Friday, February 18, 2022

One can grant that formalism once served a purpose

as a stopgap against the encroachment of crass bourgeois taste and the demand for morally improving art. Where formalism failed is where all modern antimodern ideologies fail, in the inability to oppose banality in any but modern terms. Since banality is the product of the desacralization of the world, real opposition to it requires an affirmation of the sacred. But moderns are incapable of such an affirmation even when (like Max Weber) they acknowledge the lamentable consequences of the desacralization of modern life. This left modernists no choice but to base their opposition to banality on aesthetic criteria. 

Banality, however, has democratic appeal while aesthetic criteria come off as elitist. This meant that formalism, understood as an aesthetic rejection of the banal, was tenable only as long as there was a self-consciously aristocratic or, at least, a pseudo-aristocratic audience for art. However, at some point around the mid-twentieth century the fickle, fashion-conscious art audience decided to go slumming. Banality packaged as irony, the hot new commodity of the postmodern era, became fashionable. At that point, formalism became a pejorative, and the aestheticized banal debuted as the birth of the cool.

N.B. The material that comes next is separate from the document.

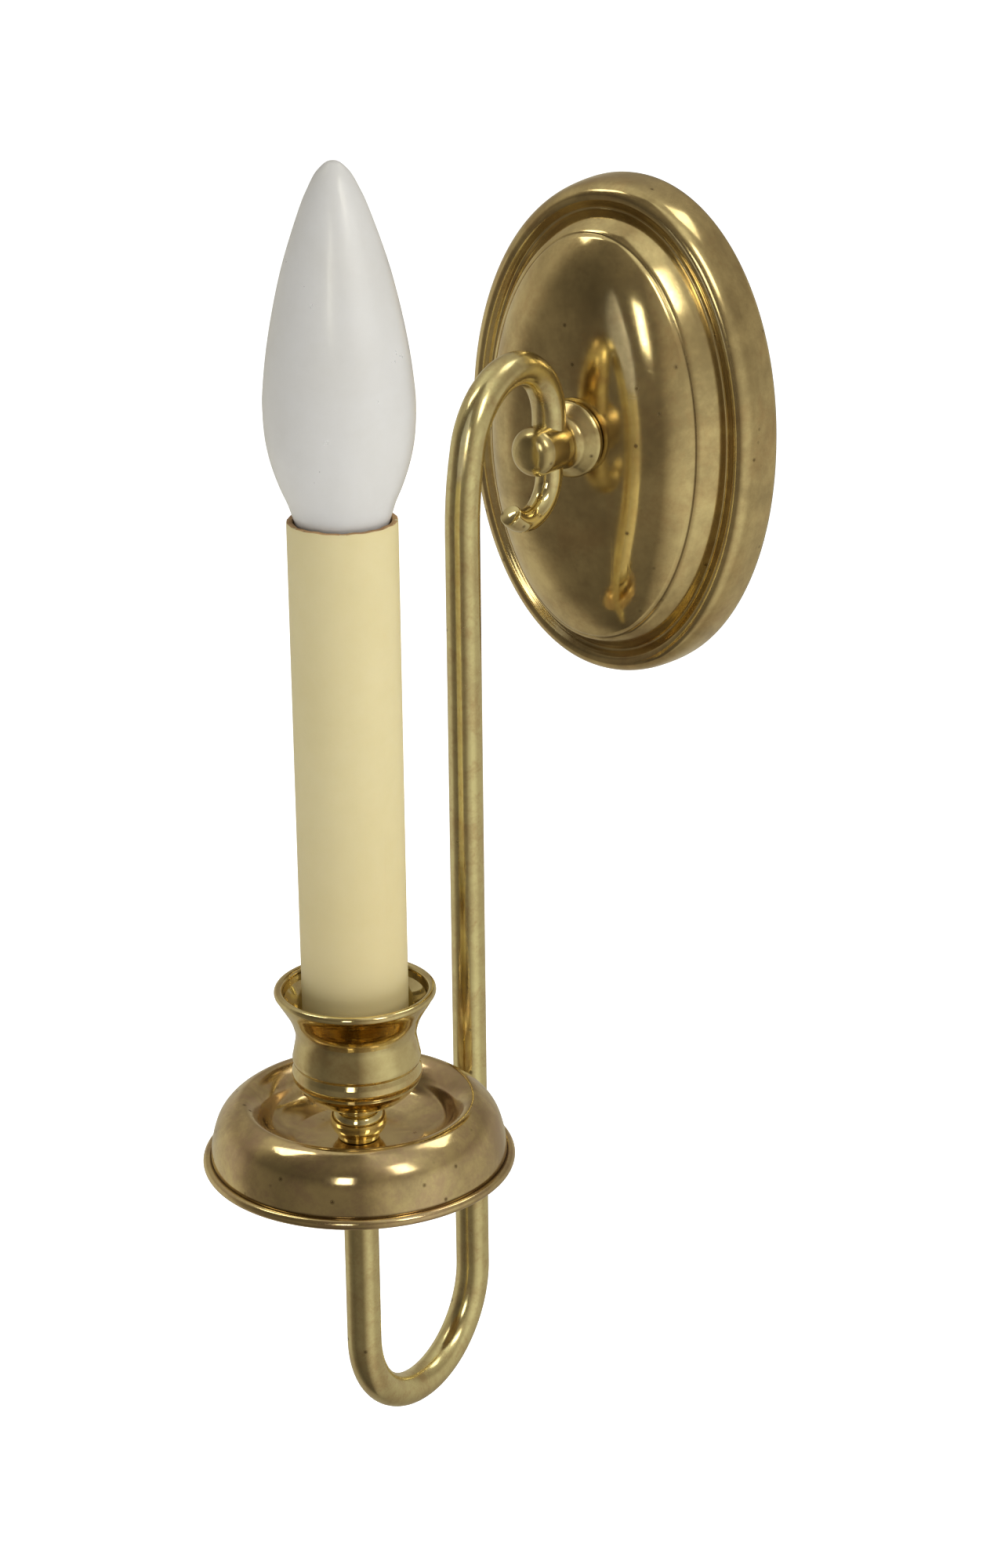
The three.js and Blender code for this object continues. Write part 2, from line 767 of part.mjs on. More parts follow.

Thursday, February 17, 2022

Rodchenko's monochromes proletarianize painting

by making the painting of a painting indistinguishable from the painting of a wall. And yet, with repetition, the meaning of this gesture, so radical in its implications, is inverted, and the monochrome becomes instead the sign of an extreme aestheticism. In this, I think one glimpses how modernism failed: it was meant to be a transitional aesthetic, a bridge to a future in which art would be reunited with everyday craft, as it had been in the preindustrial past. But this future never came and, with repetition, modernism’s radical gestures became mannerisms.